Emissions from fossil fuel extraction on public lands and in federal waters account for about 25 percent of the country’s greenhouse gases.

Shell, BP, Chevron and Exxon Mobil offered $192 million for the rights to drill in about 1.7 million acres in the area offered by the government in the Nov. 17 lease sale. The leases have not yet been issued.

Judge Contreras said the government had relied upon an outdated and flawed analysis from the Trump administration, which argued that not holding the lease sale would result in higher greenhouse gas emissions because oil companies overseas would increase their production to fill a vacuum in the market.

He called reliance on that analysis a “serious failing” and ordered a new study under the National Environmental Policy Act, or NEPA, which says the government must consider ecological damage when deciding whether to permit drilling and construction projects.

The judge reached the same conclusion as judges for both the United States Court of Appeals for the 9th Circuit and the District Court for the District of Alaska in cases within the past two years concerning lease sales based on a similar analysis.

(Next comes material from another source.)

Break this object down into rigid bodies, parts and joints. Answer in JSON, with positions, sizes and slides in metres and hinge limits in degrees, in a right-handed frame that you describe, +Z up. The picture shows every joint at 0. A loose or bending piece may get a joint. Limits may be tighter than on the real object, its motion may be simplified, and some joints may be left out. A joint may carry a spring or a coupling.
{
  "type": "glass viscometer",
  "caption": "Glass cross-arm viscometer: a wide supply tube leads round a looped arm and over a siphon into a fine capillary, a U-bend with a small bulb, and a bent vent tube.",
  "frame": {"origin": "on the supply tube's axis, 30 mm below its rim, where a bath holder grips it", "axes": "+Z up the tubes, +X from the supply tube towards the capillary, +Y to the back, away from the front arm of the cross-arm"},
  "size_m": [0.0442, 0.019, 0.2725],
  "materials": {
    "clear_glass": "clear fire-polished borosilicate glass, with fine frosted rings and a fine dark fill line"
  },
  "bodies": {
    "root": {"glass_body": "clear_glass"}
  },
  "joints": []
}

“This is continuing to set an established precedent that NEPA requires a greenhouse gas analysis,” said Collin O’Mara, the president of the National Wildlife Foundation. “This just continues to show the damage that we’re doing by allowing federal leasing to go on.”

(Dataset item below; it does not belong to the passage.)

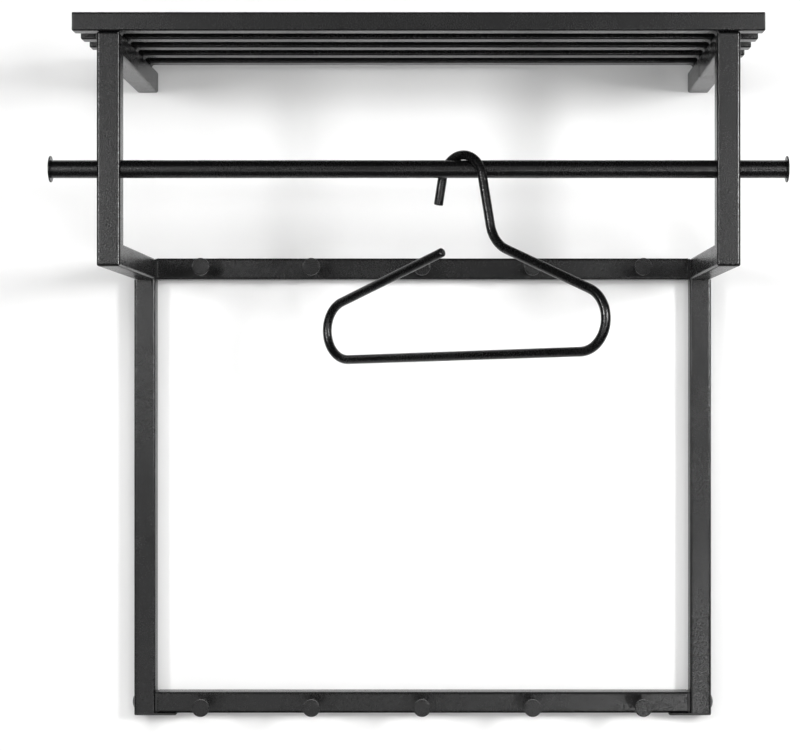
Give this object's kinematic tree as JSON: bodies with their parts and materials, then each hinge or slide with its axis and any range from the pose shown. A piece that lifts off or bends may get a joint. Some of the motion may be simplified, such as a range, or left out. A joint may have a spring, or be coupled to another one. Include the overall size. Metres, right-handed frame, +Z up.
{
  "type": "wall coat rack",
  "caption": "Wall coat rack in square steel tube with a slatted shelf, a hanging rail, rows of peg hooks and a bent-rod coat hanger.",
  "frame": {"origin": "centre of the four wall screws, on the wall plane", "axes": "+X to the right seen from the room, +Y into the wall, +Z up"},
  "size_m": [0.785, 0.4101, 0.7841],
  "materials": {
    "powder_black": "fine-grained satin black powder coat",
    "plastic_black": "moulded black plastic",
    "zinc": "zinc-plated steel"
  },
  "bodies": {
    "rack": {"left_shelf_arm": "powder_black", "right_shelf_arm": "powder_black", "left_front_post": "powder_black", "right_front_post": "powder_black", "left_lower_arm": "powder_black", "right_lower_arm": "powder_black", "left_wall_post": "powder_black", "right_wall_post": "powder_black", "left_wall_plate": "powder_black", "right_wall_plate": "powder_black", "lower_arm_end_plates": "powder_black", "left_foot_cap": "plastic_black", "right_foot_cap": "plastic_black", "shelf_slat_1": "powder_black", "shelf_slat_2": "powder_black", "shelf_slat_3": "powder_black", "shelf_slat_4": "powder_black", "shelf_slat_5": "powder_black", "slat_end_plates": "powder_black", "hanging_rail": "powder_black", "left_rail_cap": "powder_black", "right_rail_cap": "powder_black", "rail_lock_screws": "zinc", "upper_hook_bar": "powder_black", "lower_hook_bar": "powder_black", "upper_bar_plugs": "plastic_black", "lower_bar_plugs": "plastic_black", "upper_bar_bolts": "powder_black", "lower_bar_bolts": "powder_black", "upper_hook_1": "powder_black", "upper_hook_2": "powder_black", "upper_hook_3": "powder_black", "upper_hook_4": "powder_black", "upper_hook_5": "powder_black", "lower_hook_1": "powder_black", "lower_hook_2": "powder_black", "lower_hook_3": "powder_black", "lower_hook_4": "powder_black", "lower_hook_5": "powder_black", "upper_hook_screws": "zinc", "lower_hook_screws": "zinc"},
    "hanger": {"coat_hanger": "powder_black"}
  },
  "joints": [
    {"name": "hanger_slide", "type": "slide", "parent": "rack", "child": "hanger", "axis": [1, 0, 0], "range_m": [-0.285, 0.247]}
  ]
}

Keith Hall, director of the energy law center at Louisiana State University, cautioned that having to show the impacts of climate change does not necessarily mean fossil fuel development will come to a standstill.

A future administration could show the full impacts of climate change in a lease sale decision and still legally decide that economic benefits outweigh the climate dangers.

“An administration more friendly to the fossil fuel industry could still go forward,” Mr. Hall said. “Weighing the pros and cons is ultimately a policy decision.”

The Biden administration is now in an awkward position of deciding whether to appeal the ruling.

As a candidate, Mr. Biden promised to stop issuing new leases for drilling on public lands and in federal waters. Shortly after taking office, he signed an executive order to pause the issuing of new leases.

But after Republican attorneys general from 13 states sued, a federal judge in Louisiana blocked that order, and also ruled that the administration must hold lease sales in the Gulf that had already been scheduled by the Trump administration.

The Biden administration went forward with the sale in November, despite arguments by environmental activists that the Interior Department could have done more to prevent or reduce the size of the lease sale.

In a statement Melissa Schwartz, a spokeswoman for the Interior Department, said the agency was reviewing the decision.

“We have documented serious deficiencies in the federal oil and gas program,” Ms. Schwartz said. “Especially in the face of the climate crisis, we need to take the time to make significant and long overdue programmatic reforms.”

Analysts said they expected the Biden administration to let the ruling stand.

“They’re not spilling a lot of tears over this one, since it’s a big lease sale done by Trump that they obviously wanted to pause,” Mr. Lazarus said.

That opens up a question of whether the oil companies that purchased leases, the trade groups representing them, or the Republican states suing the Biden administration’s effort to block new leases, could appeal.

Mr. Hall said he believed they could.

“The defendants are impacted enough that they would have standing to appeal,” he said.

In a statement, the Louisiana solicitor general, Elizabeth Murrill, said the state was “exploring potential legal remedies” to the court decision.